Stored records
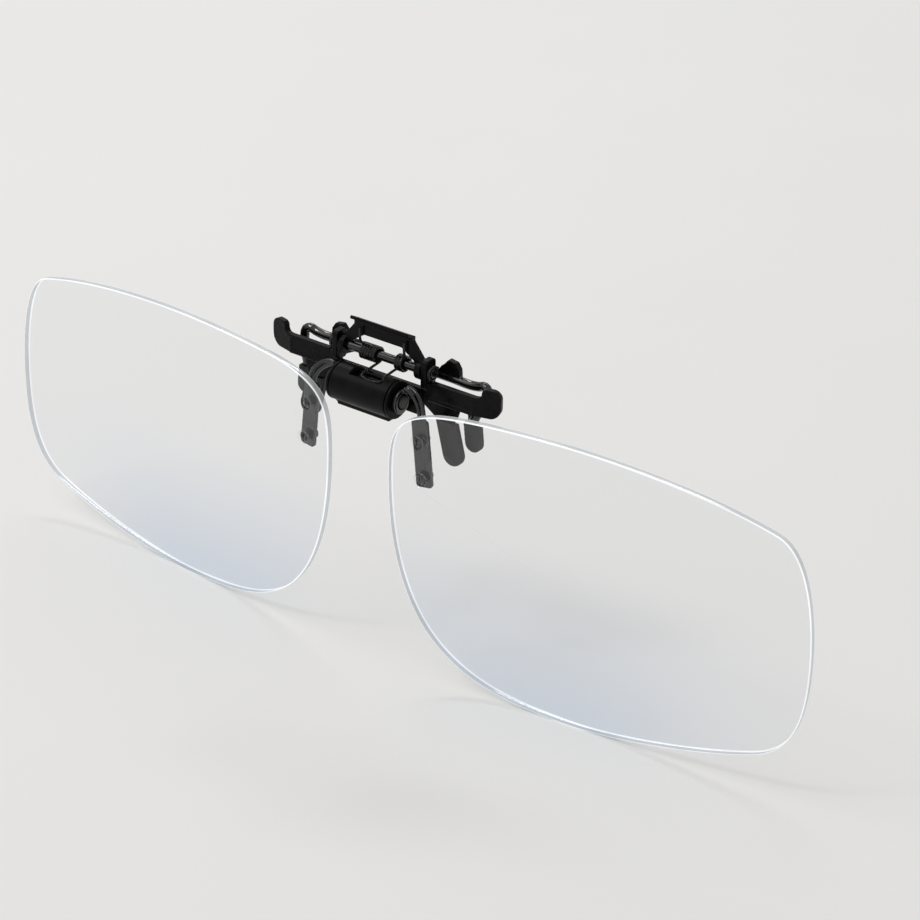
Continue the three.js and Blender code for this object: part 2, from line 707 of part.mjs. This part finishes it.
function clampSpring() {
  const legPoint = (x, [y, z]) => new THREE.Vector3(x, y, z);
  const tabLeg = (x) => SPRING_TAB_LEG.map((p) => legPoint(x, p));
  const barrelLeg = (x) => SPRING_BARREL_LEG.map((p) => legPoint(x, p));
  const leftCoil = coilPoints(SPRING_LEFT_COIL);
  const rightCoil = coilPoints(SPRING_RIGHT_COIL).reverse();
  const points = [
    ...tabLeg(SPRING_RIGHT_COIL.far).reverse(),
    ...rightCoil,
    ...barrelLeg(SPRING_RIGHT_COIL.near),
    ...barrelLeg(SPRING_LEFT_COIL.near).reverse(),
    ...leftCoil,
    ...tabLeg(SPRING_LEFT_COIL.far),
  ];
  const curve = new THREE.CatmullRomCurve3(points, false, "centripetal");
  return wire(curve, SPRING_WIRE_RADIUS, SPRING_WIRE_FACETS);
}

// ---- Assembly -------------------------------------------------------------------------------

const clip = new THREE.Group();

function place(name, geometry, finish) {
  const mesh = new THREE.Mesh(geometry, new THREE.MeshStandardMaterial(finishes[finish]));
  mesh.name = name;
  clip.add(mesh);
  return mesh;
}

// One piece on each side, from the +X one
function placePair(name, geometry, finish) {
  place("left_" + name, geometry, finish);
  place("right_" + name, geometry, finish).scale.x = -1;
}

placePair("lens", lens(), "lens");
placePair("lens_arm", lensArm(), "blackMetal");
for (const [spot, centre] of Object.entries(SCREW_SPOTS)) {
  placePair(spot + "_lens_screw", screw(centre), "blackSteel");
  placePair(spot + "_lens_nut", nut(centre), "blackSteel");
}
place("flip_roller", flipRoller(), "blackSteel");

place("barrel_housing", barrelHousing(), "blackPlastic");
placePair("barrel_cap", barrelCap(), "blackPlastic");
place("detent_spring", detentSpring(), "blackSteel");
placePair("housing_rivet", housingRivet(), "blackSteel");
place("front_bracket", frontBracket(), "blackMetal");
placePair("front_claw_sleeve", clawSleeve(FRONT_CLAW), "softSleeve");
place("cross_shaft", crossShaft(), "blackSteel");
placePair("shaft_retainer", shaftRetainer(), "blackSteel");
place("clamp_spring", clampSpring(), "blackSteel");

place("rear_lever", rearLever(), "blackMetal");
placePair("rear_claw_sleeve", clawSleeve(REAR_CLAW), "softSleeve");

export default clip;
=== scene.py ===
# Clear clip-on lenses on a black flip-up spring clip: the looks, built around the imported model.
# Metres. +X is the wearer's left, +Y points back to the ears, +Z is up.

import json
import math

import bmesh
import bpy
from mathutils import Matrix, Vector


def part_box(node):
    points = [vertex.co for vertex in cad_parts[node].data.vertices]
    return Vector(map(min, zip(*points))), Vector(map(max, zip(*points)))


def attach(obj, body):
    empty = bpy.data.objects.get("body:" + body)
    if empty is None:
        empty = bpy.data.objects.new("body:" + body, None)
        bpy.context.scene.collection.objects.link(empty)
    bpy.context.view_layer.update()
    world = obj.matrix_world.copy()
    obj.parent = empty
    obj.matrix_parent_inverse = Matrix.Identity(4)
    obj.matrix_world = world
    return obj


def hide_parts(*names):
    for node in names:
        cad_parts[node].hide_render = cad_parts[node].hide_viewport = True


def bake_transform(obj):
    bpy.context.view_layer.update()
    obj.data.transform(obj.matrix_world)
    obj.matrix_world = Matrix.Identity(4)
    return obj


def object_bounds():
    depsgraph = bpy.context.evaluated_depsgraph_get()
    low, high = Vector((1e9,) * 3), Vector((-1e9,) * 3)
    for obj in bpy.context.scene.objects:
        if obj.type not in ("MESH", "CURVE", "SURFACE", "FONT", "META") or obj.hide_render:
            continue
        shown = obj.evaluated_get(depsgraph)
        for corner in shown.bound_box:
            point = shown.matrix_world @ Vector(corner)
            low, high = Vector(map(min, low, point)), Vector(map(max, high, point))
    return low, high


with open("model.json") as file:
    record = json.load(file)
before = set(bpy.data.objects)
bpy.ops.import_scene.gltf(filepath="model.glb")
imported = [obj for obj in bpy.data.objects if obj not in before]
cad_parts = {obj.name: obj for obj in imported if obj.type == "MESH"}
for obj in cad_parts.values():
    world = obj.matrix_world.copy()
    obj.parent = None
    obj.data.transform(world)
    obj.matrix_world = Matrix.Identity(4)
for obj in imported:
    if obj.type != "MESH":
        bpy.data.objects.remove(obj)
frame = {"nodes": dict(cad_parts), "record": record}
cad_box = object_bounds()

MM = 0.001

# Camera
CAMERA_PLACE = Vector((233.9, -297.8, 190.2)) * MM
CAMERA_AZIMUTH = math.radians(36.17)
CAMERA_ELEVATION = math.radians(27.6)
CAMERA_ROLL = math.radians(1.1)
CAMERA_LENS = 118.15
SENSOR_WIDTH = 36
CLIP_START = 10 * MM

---

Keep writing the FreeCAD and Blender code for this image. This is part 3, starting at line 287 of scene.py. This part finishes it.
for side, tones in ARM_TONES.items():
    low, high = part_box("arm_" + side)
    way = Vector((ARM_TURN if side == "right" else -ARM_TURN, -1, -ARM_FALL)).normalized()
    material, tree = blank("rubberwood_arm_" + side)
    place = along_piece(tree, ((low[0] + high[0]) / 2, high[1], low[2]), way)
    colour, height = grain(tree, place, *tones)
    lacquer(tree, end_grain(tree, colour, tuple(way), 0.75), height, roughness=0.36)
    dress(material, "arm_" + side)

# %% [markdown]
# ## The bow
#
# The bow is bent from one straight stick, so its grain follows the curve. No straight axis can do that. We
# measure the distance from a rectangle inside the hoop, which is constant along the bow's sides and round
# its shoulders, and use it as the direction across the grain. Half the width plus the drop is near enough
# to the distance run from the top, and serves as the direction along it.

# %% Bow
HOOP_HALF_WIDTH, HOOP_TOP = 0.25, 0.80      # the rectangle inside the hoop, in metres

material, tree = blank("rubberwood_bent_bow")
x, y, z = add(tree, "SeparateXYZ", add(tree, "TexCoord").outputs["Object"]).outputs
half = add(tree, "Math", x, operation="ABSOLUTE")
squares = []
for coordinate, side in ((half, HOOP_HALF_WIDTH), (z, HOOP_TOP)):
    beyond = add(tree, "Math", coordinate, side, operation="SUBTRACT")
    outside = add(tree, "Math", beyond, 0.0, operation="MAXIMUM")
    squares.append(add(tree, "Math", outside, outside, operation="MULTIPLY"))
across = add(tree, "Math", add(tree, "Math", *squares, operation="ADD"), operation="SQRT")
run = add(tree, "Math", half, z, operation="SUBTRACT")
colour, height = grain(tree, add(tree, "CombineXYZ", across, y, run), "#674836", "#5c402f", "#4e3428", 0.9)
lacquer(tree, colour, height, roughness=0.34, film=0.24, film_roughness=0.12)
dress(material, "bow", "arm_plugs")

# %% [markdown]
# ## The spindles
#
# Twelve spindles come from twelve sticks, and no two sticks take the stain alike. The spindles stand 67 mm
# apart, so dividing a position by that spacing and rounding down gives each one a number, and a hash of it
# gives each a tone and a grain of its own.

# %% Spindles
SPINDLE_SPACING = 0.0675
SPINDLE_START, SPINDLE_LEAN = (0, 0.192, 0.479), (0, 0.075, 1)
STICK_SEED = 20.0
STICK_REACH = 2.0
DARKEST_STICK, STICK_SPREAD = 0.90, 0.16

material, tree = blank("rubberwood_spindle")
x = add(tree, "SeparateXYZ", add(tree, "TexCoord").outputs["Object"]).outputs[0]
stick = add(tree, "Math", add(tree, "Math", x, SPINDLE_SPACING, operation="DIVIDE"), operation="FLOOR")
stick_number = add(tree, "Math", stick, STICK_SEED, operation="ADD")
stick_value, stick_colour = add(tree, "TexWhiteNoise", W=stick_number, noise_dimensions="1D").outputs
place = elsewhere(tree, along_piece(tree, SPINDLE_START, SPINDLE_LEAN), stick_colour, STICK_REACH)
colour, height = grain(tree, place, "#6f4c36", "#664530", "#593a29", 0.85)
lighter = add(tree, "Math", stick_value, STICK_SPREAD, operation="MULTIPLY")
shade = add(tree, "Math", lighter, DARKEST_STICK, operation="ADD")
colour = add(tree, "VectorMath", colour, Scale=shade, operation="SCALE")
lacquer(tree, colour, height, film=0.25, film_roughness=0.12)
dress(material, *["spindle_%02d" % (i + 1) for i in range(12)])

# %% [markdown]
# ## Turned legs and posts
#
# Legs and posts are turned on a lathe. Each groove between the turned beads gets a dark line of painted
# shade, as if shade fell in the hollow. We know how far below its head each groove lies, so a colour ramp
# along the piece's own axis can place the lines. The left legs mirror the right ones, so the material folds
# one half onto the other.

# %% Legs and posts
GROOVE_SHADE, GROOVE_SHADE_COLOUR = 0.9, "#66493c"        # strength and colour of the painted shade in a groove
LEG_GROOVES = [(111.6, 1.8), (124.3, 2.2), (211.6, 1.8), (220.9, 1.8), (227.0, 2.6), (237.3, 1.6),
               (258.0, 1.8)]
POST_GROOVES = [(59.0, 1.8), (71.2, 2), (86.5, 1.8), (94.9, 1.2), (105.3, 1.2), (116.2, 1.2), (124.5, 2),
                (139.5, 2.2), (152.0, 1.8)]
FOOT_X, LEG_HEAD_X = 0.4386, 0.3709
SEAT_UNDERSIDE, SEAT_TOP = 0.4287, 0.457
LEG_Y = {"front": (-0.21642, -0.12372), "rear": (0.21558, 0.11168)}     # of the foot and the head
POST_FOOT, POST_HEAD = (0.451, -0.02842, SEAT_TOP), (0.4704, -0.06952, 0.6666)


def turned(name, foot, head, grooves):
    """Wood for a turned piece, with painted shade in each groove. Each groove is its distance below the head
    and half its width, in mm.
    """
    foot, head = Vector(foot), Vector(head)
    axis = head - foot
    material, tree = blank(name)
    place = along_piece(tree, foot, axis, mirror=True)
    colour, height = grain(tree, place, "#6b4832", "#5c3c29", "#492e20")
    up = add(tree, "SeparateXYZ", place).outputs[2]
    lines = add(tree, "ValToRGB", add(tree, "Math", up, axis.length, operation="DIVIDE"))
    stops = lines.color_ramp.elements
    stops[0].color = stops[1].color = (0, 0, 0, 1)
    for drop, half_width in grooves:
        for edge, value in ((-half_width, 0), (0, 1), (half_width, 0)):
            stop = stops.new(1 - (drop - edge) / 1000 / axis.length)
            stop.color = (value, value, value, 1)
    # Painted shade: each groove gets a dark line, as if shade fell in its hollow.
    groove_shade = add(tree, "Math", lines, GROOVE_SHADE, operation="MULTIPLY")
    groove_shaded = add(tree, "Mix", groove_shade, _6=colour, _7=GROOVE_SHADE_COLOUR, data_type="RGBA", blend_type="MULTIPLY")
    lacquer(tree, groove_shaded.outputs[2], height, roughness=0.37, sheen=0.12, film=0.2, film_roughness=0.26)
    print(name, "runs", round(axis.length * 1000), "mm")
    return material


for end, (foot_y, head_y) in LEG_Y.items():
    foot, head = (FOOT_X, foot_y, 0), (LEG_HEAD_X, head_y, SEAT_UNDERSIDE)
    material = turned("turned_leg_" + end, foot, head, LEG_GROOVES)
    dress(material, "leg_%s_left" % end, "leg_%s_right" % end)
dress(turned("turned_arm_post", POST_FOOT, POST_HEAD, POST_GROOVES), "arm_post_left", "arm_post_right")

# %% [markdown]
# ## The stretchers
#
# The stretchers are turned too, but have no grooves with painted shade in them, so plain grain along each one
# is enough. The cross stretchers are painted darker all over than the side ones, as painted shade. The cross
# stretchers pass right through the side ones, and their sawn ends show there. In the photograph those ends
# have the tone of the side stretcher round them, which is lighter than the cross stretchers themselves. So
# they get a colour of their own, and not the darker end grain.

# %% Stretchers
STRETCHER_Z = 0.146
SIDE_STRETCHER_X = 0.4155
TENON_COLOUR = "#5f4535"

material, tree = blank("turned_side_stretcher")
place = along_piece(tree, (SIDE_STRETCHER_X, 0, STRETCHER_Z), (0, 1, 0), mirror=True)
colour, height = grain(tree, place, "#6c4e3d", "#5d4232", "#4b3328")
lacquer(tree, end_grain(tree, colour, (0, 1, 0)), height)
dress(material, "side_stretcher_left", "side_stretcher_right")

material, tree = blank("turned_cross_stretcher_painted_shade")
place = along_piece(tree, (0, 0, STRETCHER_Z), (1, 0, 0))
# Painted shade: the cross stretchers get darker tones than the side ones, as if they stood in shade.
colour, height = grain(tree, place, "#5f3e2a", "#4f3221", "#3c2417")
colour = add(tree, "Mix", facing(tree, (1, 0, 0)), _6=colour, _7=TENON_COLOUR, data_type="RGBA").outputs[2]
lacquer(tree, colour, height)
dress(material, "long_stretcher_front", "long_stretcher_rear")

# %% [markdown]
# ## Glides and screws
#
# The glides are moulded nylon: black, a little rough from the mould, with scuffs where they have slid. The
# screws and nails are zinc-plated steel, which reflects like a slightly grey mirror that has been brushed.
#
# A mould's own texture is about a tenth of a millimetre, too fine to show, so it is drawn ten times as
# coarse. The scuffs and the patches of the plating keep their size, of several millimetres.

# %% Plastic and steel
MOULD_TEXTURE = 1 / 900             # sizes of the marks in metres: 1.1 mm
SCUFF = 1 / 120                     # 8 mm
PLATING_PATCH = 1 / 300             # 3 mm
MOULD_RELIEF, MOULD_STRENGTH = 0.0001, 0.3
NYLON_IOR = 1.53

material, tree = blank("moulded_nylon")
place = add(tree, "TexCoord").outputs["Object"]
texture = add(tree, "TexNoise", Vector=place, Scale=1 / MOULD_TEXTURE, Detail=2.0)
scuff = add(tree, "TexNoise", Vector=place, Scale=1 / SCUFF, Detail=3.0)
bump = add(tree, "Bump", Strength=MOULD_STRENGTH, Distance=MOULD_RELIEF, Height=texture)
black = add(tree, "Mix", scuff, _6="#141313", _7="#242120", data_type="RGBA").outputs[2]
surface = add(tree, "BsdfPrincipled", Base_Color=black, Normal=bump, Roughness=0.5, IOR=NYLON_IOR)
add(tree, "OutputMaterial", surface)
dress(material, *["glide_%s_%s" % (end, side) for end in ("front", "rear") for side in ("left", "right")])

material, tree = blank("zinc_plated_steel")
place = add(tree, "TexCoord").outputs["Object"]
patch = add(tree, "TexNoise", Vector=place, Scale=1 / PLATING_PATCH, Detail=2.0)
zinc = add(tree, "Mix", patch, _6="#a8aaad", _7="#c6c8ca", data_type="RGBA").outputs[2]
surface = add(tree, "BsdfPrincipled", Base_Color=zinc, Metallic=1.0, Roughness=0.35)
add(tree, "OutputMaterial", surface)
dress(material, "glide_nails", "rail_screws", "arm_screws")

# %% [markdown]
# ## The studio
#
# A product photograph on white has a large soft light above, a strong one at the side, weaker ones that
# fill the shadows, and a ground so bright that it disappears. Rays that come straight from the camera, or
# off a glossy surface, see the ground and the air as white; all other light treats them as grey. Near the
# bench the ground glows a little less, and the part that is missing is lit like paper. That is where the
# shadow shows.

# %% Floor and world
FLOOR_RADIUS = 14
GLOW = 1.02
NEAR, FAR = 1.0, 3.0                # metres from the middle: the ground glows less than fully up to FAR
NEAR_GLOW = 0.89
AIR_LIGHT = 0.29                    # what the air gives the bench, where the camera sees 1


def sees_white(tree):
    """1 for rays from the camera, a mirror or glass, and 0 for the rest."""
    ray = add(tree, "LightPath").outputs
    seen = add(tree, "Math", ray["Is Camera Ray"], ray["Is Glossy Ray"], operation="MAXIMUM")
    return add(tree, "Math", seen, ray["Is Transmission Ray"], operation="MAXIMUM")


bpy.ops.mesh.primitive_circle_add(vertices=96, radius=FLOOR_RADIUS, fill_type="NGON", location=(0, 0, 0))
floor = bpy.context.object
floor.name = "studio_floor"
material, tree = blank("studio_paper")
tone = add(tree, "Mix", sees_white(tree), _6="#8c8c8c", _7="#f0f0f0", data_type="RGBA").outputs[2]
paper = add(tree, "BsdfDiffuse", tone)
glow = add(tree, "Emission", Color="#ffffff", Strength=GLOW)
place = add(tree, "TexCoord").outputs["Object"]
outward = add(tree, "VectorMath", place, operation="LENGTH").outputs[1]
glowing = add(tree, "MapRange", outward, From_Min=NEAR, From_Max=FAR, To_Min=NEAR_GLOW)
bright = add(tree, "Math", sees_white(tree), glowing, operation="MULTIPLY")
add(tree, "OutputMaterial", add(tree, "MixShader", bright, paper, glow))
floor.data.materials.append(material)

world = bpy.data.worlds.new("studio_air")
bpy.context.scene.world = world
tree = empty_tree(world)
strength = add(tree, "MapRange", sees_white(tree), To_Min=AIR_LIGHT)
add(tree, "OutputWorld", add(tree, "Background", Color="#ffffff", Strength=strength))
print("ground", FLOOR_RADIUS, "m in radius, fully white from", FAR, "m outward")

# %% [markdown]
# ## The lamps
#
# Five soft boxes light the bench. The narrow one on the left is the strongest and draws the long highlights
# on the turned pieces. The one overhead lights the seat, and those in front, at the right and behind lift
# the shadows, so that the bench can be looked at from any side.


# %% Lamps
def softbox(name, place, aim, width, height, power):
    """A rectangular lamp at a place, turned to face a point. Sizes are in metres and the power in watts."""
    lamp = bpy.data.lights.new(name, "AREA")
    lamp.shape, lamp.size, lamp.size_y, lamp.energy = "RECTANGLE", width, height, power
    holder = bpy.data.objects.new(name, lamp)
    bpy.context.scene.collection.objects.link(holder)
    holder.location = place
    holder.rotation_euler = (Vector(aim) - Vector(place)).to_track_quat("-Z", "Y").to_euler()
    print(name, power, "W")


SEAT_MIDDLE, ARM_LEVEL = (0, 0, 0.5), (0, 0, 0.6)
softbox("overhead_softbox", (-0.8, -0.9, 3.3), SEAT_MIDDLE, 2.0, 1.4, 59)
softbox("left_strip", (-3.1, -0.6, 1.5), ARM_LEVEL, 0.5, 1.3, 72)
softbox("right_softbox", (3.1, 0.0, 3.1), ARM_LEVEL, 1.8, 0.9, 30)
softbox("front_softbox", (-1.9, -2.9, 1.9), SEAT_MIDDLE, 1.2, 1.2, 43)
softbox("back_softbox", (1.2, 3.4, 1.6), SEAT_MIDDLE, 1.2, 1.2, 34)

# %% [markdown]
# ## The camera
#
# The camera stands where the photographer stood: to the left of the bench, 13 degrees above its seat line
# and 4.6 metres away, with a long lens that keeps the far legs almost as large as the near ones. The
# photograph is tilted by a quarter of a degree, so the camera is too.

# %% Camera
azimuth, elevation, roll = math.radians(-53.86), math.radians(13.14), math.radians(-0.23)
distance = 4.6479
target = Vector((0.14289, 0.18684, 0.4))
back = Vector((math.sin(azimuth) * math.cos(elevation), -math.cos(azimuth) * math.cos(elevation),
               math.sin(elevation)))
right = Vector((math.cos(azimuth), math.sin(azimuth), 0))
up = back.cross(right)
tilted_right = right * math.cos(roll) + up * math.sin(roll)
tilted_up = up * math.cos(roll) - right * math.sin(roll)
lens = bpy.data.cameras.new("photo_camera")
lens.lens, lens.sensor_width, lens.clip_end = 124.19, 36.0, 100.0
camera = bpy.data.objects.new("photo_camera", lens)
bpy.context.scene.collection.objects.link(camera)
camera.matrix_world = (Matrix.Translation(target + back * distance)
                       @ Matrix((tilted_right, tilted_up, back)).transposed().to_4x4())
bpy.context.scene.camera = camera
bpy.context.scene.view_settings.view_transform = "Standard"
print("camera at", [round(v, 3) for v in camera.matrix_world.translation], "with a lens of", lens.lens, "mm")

Your instructions:
From the line with "finish).scale.x = -1;" through the line with "obj.parent = empty", repeat every line exactly, both ends included, and nothing outside that range.

Problem solution:
  place("right_" + name, geometry, finish).scale.x = -1;
}

placePair("lens", lens(), "lens");
placePair("lens_arm", lensArm(), "blackMetal");
for (const [spot, centre] of Object.entries(SCREW_SPOTS)) {
  placePair(spot + "_lens_screw", screw(centre), "blackSteel");
  placePair(spot + "_lens_nut", nut(centre), "blackSteel");
}
place("flip_roller", flipRoller(), "blackSteel");

place("barrel_housing", barrelHousing(), "blackPlastic");
placePair("barrel_cap", barrelCap(), "blackPlastic");
place("detent_spring", detentSpring(), "blackSteel");
placePair("housing_rivet", housingRivet(), "blackSteel");
place("front_bracket", frontBracket(), "blackMetal");
placePair("front_claw_sleeve", clawSleeve(FRONT_CLAW), "softSleeve");
place("cross_shaft", crossShaft(), "blackSteel");
placePair("shaft_retainer", shaftRetainer(), "blackSteel");
place("clamp_spring", clampSpring(), "blackSteel");

place("rear_lever", rearLever(), "blackMetal");
placePair("rear_claw_sleeve", clawSleeve(REAR_CLAW), "softSleeve");

export default clip;
=== scene.py ===
# Clear clip-on lenses on a black flip-up spring clip: the looks, built around the imported model.
# Metres. +X is the wearer's left, +Y points back to the ears, +Z is up.

import json
import math

import bmesh
import bpy
from mathutils import Matrix, Vector


def part_box(node):
    points = [vertex.co for vertex in cad_parts[node].data.vertices]
    return Vector(map(min, zip(*points))), Vector(map(max, zip(*points)))


def attach(obj, body):
    empty = bpy.data.objects.get("body:" + body)
    if empty is None:
        empty = bpy.data.objects.new("body:" + body, None)
        bpy.context.scene.collection.objects.link(empty)
    bpy.context.view_layer.update()
    world = obj.matrix_world.copy()
    obj.parent = empty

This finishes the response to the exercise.